С. в России унаследовал основные принципы западноевропейского С., но переставил отдельные акценты и внес в него целый ряд существенных корректив. Новаторский этап русского С. приходится на нач. XX в. и связан с именами «младосимволистов» Андрея Белого, Вячеслава Иванова, Александра Блока, Эллиса (Л. Л. Кобылинского), которые внесли в теорию и практику С. специфически русские черты. В качестве главных среди них можно назвать осознание софийного начала искусства (см.:Религиозная эстетика России)и соборности художественного мышления, разделение символизма на реалистический и идеалистический, выведение символизма из сферы искусства в жизнь и разработку в связи с этим понятий мистериальности и теургии, как важнейших категорий эстетики русского С., апокалиптизм и эсхатологизм в качестве существенных творческих мотивов. Наиболее своеобразный вариант теории С. разработал Андрей Белый, однако и другие символисты внесли в нее значительный вклад.

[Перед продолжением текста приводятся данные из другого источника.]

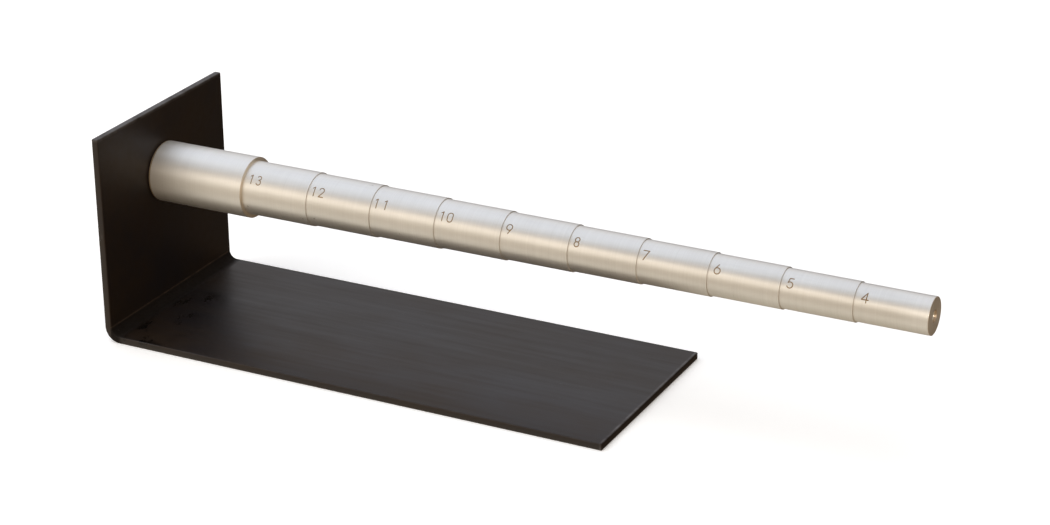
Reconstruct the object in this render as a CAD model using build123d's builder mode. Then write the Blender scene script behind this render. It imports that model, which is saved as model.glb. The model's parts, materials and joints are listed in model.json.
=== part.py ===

Символисты с воодушевлением восприняли концепцию русского философа Вл. Соловьева о Софии Премудрости Божией как творческом посреднике между Богом и людьми, главном вдохновителе искусства и соучастнике творческого процесса. Особой популярностью пользовалась соловьевская идея о явлении Софии в облике прекрасной девы, которая была объединена ими с гётевской идеей Вечно-Женственного и была активно воплощена в поэзии — особенно Блоком (Стихи о Прекрасной Даме), Белым (в 4-ой симфонии «Кубок метелей», в поэме «Первое свидание»), Бальмонтом в лирических циклах. София часто рассматривалась гарантом истинности поэтических символов и образов, вдохновителем поэтических озарений и ясновидения.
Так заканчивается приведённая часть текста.